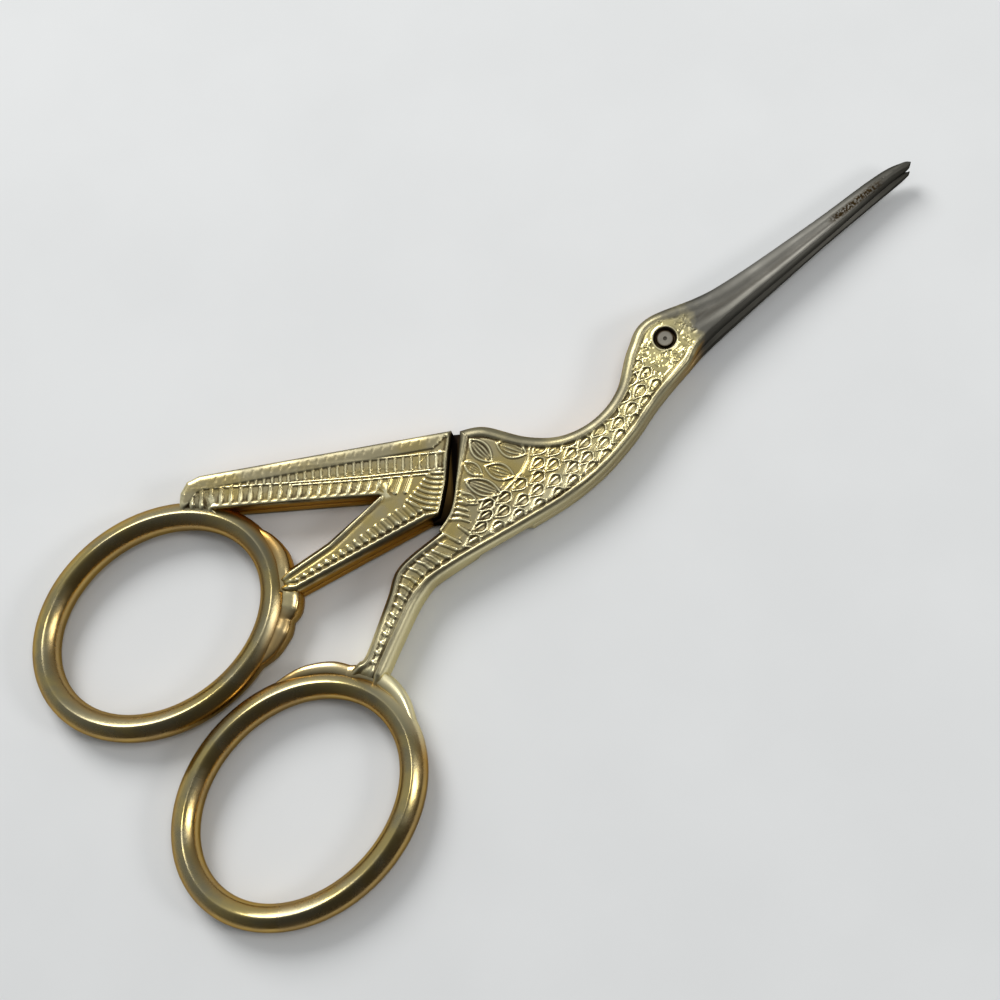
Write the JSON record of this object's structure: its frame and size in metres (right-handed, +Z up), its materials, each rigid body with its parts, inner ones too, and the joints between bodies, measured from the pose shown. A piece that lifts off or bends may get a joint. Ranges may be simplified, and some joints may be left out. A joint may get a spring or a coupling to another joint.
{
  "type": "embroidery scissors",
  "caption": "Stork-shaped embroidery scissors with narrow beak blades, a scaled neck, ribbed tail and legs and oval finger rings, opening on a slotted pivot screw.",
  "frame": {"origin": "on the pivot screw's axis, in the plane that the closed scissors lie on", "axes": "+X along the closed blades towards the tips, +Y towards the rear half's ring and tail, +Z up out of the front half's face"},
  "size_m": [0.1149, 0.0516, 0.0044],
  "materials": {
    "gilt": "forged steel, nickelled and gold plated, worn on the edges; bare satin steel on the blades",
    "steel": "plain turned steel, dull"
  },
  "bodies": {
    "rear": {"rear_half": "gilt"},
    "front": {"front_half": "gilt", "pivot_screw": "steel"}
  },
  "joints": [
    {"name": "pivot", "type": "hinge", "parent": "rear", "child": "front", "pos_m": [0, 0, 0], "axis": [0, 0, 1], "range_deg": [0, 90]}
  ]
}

---

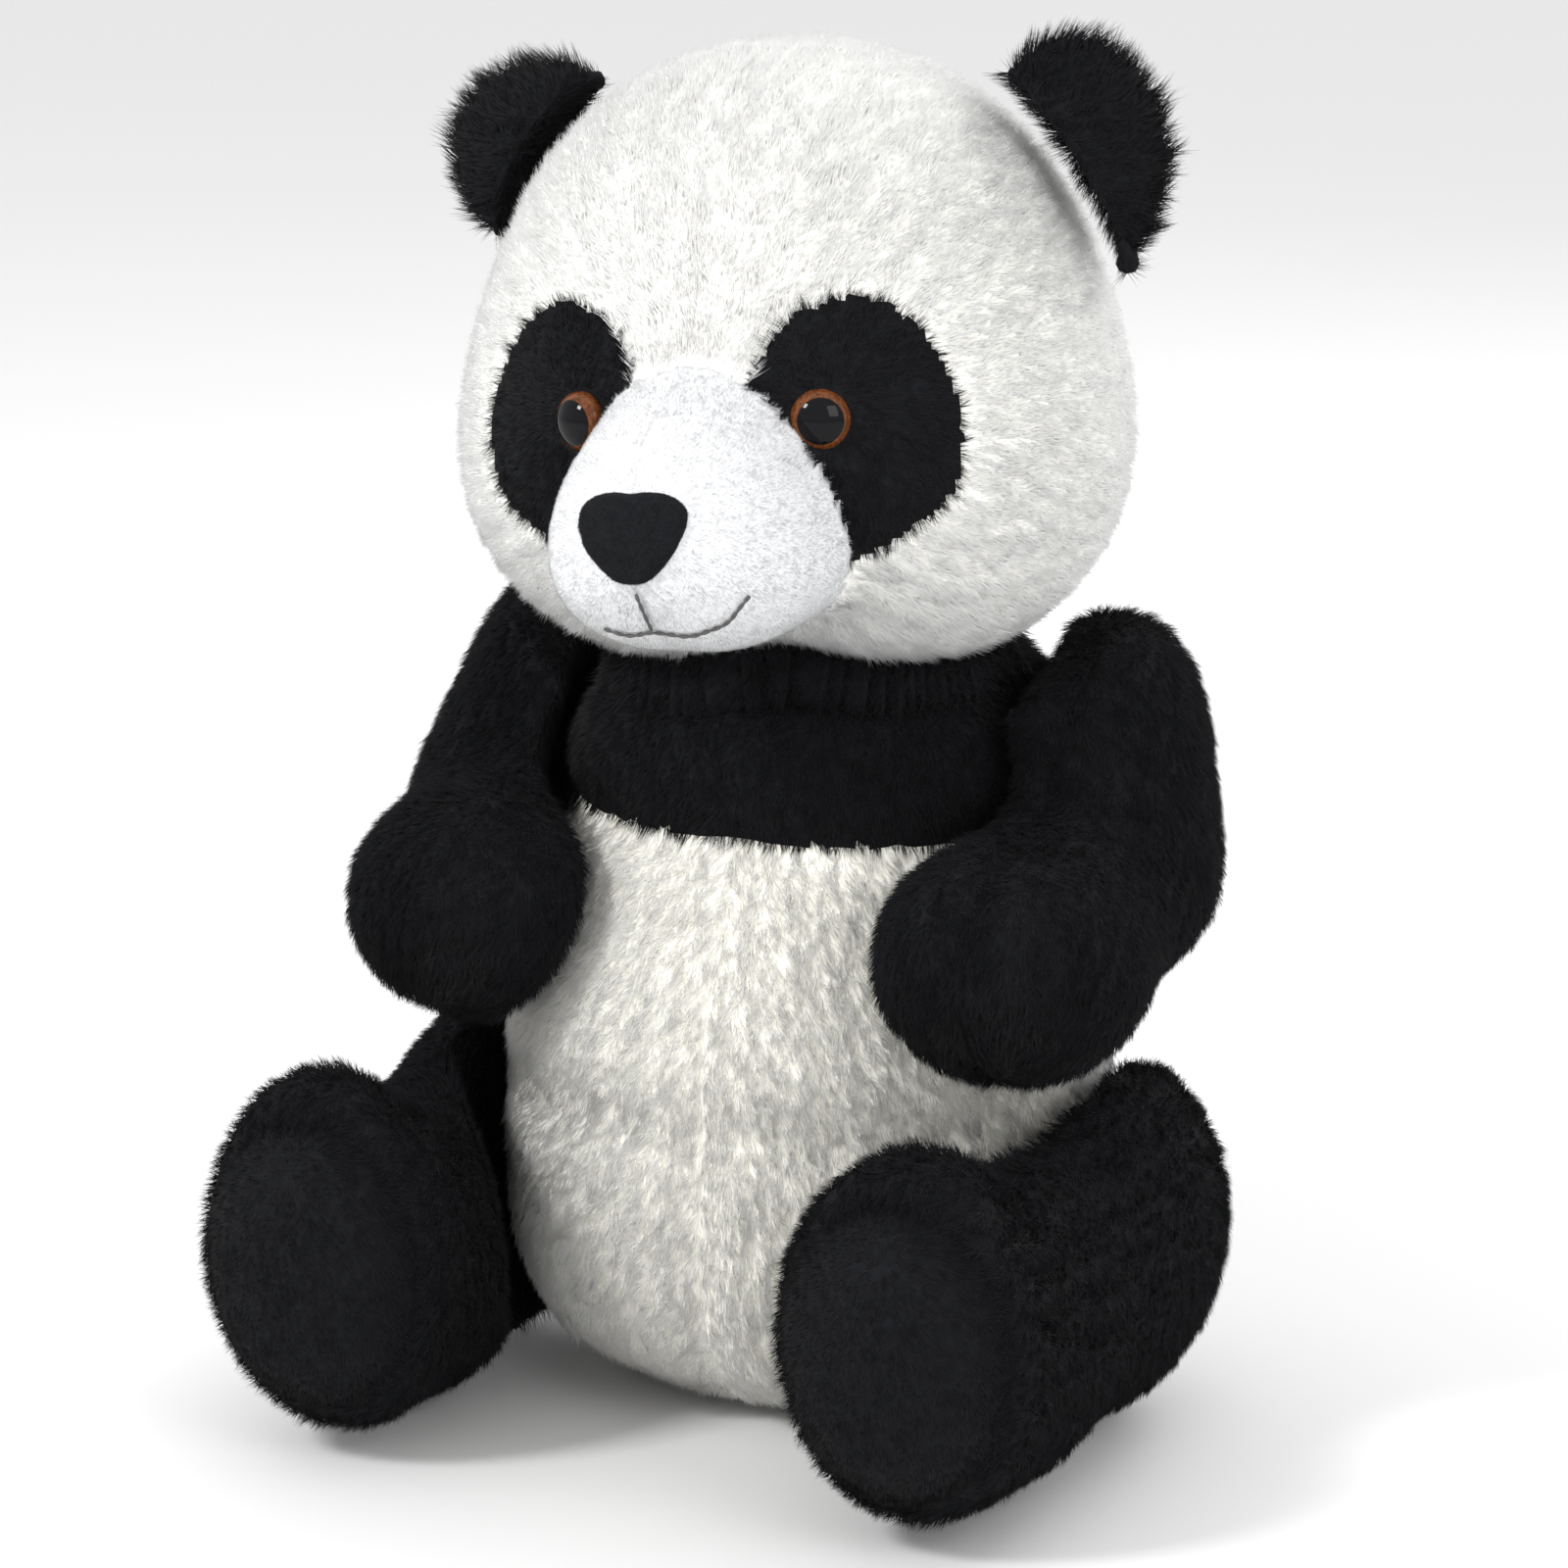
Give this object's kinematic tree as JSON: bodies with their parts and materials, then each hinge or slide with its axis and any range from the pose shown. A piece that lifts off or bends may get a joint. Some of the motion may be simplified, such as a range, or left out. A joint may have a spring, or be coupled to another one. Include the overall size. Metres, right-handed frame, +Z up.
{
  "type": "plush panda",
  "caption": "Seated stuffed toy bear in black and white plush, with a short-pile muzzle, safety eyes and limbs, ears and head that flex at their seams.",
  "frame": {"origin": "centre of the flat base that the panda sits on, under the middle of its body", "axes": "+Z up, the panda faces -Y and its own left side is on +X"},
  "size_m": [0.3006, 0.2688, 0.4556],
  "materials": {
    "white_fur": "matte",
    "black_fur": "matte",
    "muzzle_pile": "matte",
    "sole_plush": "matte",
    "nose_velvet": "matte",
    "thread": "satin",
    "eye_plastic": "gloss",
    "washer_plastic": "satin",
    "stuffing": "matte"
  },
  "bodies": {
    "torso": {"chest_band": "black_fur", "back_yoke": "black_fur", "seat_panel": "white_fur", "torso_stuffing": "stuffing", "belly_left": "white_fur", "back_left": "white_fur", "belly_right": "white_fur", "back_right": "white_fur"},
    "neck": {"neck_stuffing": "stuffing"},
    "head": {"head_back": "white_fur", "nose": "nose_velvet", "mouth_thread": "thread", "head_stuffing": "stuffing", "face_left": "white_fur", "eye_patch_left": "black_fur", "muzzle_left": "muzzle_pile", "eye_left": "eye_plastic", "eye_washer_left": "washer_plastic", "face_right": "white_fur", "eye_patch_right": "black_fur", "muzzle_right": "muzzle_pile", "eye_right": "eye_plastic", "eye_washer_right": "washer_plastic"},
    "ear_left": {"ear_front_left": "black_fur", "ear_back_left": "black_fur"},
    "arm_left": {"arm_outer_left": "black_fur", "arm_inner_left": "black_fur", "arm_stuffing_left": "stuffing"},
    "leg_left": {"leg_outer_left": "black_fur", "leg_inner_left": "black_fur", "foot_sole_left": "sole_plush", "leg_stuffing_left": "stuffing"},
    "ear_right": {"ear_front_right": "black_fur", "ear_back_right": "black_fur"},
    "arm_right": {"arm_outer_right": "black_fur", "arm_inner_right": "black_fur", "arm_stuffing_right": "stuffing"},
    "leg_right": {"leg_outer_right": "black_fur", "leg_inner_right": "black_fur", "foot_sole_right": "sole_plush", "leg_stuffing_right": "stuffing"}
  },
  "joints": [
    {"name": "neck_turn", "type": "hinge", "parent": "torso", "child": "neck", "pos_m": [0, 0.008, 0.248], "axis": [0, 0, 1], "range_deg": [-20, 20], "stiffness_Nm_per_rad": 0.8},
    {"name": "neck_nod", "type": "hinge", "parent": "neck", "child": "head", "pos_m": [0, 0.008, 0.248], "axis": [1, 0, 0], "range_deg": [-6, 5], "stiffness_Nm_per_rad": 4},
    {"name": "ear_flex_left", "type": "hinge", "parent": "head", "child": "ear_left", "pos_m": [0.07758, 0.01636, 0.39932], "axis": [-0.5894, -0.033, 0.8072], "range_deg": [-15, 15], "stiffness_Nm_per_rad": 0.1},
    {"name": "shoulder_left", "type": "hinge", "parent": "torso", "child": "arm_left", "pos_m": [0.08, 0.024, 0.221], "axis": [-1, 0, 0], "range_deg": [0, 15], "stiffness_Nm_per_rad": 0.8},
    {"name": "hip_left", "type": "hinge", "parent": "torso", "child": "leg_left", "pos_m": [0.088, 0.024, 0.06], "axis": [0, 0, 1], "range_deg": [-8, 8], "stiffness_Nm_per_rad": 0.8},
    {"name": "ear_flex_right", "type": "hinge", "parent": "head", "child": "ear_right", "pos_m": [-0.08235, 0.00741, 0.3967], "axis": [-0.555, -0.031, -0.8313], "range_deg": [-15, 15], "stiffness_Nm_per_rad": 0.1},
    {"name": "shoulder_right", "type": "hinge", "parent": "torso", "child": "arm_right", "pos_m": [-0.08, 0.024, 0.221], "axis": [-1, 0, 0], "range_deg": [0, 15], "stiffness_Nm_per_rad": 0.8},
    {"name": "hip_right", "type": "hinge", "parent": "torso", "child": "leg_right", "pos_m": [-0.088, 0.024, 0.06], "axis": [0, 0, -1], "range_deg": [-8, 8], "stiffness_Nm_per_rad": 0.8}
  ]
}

---

# WHAT IS NEEDED
Read the entries and pick out all lines that include the word "from".

# OUTPUT OF THE TASK
Write the JSON record of this object's structure: its frame and size in metres (right-handed, +Z up), its materials, each rigid body with its parts, inner ones too, and the joints between bodies, measured from the pose shown. A piece that lifts off or bends may get a joint. Ranges may be simplified, and some joints may be left out. A joint may get a spring or a coupling to another joint.
Give this object's kinematic tree as JSON: bodies with their parts and materials, then each hinge or slide with its axis and any range from the pose shown. A piece that lifts off or bends may get a joint. Some of the motion may be simplified, such as a range, or left out. A joint may have a spring, or be coupled to another one. Include the overall size. Metres, right-handed frame, +Z up.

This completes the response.